Je prends les craintes de la population très au sérieux. Mais nous devons également nous en tenir aux faits : à ce jour, en plus de 40 ans de recherche, aucune preuve sérieuse n'a été trouvée concernant un quelconque risque pour la santé lié à la téléphonie mobile. La plupart des publications qui prétendent le contraire ne répondent pas aux normes scientifiques. L'Organisation mondiale de la santé (OMS) et l'organisation internationale de radioprotection (ICNIRP) confirment qu'aucun effet sur la santé n'est connu en cas de rayonnements radioélectriques inférieurs aux limites recommandées par ces organisations. Nous sommes donc tout à fait capables d’estimer les risques liés au rayonnement des téléphones portables. Néanmoins, la Suisse maintient des valeurs limites qui sont jusqu'à dix fois plus strictes. Cela ralentit le développement technologique, n'est pas durable et se traduit par l’installation d’un plus grand nombre d'antennes que nécessaire - exactement ce dont la population ne veut pas.
Et enfin : votre prochain téléphone portable sera-t-il un appareil 5G ?

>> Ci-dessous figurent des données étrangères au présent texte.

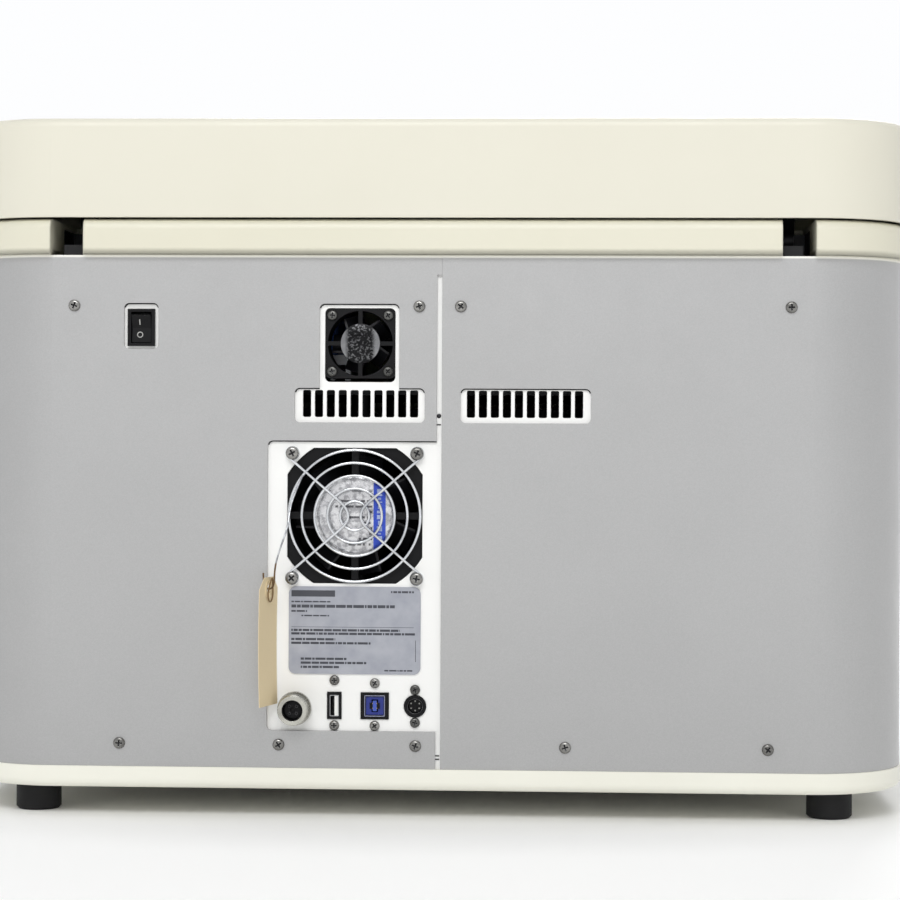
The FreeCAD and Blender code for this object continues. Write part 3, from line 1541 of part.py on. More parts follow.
def make_lasers():
    """Four laser modules on a finned heat sink in front of the small fan."""
    across = ("sink_low_x", "sink_high_x")
    along = ("sink_front", "sink_rear")
    pieces = [block("sink_base_plate", across, along, ("deck_top + fin_tall", "sink_top"))]
    fins = int((value("sink_high_x - sink_low_x - fin_thick")) / value("fin_pitch")) + 1
    for number in range(fins):
        low = f"sink_low_x + {number}*fin_pitch"
        pieces.append(block(f"fin_{number}", (low, f"{low} + fin_thick"), along, ("deck_top", "deck_top + fin_tall")))
    node("laser_heat_sink", joined("sink_fused", pieces))
    modules = []
    for number in range(whole("laser_count")):
        module = new_body(f"laser_{number + 1}_body")
        outline = sketch_on(module, f"laser_{number + 1}_outline", "XY_Plane", "sink_top")
        rounded(outline, centred(laser_middle(number), "laser_wide"), ("laser_front", "laser_rear"), "laser_edge")
        pad(module, outline, "laser_tall")
        snout = sketch_on(module, f"laser_{number + 1}_snout", "XZ_Plane", "-laser_front")
        circle(snout, laser_middle(number), "beam_z", "snout_radius")
        pad(module, snout, "snout_long")
        modules.append(module)
    node("laser_modules", group("laser_group", modules))


def make_mirrors():
    """Steering mirrors that bring the beams into one line towards the flow cell."""
    pieces = []
    for number in range(whole("laser_count")):
        mount = new_body(f"mirror_mount_{number}")
        outline = sketch_on(mount, f"mount_outline_{number}", "XY_Plane")
        rectangle(outline, centred("0", "mount_wide"), ("0", "mount_thick"))
        pad(mount, outline, "beam_rise + mirror_radius + mirror_thick")
        disc = sketch_on(mount, f"mirror_disc_{number}", "XZ_Plane")
        circle(disc, "0", "beam_rise", "mirror_radius")
        pad(mount, disc, "mirror_thick")
        mount.Placement = Placement(Vector(), Rotation(Vector(0, 0, 1), 1))
        bind(mount, **{"Placement.Rotation.Angle": "-mount_turn"})
        pieces.append(place(mount, laser_middle(number), "mirror_y", "deck_top"))
    node("steering_mirrors", group("mirror_group", pieces))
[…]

Je ne suis pas une « utilisatrice précoce » et je suis également consciente que les avantages de la technologie 5G concernent en particulier l'industrie, l'agriculture, la mobilité et la sécurité. Néanmoins, la 5G est également importante pour les utilisateurs de téléphones portables car notre société utilise de plus en plus de données mobiles et les réseaux mobiles actuels atteignent leurs limites. Et qui n’est pas agacé, lorsqu'il est en déplacement, par les points morts et la lenteur des connexions des téléphones portables ? Grâce à la 5G, nous serons en mesure de répondre de manière fiable à l’augmentation des exigences. Toutefois, pour des raisons liées à la durabilité, je conserve mes appareils aussi longtemps que possible. Lorsque je remplacerai mon téléphone portable dans quelques années, la 5G sera, espérons-le, tout à fait normalisée. La réponse à votre question est donc probablement oui.